Frequently Asked Questions
How do I fix a tunneled candle without a heat gun?
The foil method is your best option without a heat gun — it's effective, safe, and uses materials anyone has at home. Simply tent aluminum foil over the lit candle with a small hole above the flame, and allow the trapped heat to soften the wax walls over 30–60 minutes. Alternatively, if the tunnel is shallow, you can carefully pour off some of the pooled liquid wax into a heat-safe cup to lower the overall wax level, then allow the candle to cool and re-melt more broadly on the next burn. For very deep, hardened tunnels, a warm oven (the lowest setting, around 170°F) with the candle placed inside for 5–10 minutes can also soften the surface — but this method requires careful monitoring and should never be used with candles in non-oven-safe containers.
Does tunneling mean my candle is low quality?

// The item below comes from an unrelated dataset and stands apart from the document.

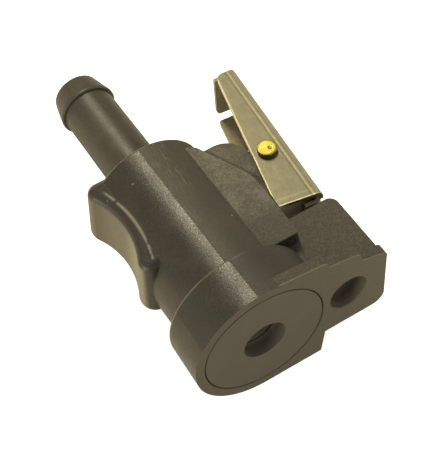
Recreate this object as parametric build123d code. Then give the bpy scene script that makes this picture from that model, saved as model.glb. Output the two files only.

Not necessarily. Tunneling is most commonly caused by user habits — specifically ending the first burn too early — rather than a defect in the candle itself. Even premium, well-made candles will tunnel if the memory burn rule isn't followed. That said, a chronically tunneling candle that misbehaves even with correct burn practices may indicate an undersized wick, which is a formulation issue on the manufacturer's part. If you've followed every prevention tip and the candle still tunnels within 30 minutes of lighting, contact the maker — a quality brand will stand behind their product.
In short: tunneling is a solvable problem. With the right knowledge and a little patience, you can rescue a tunneling candle and ensure every future one burns perfectly clean, wide, and waste-free.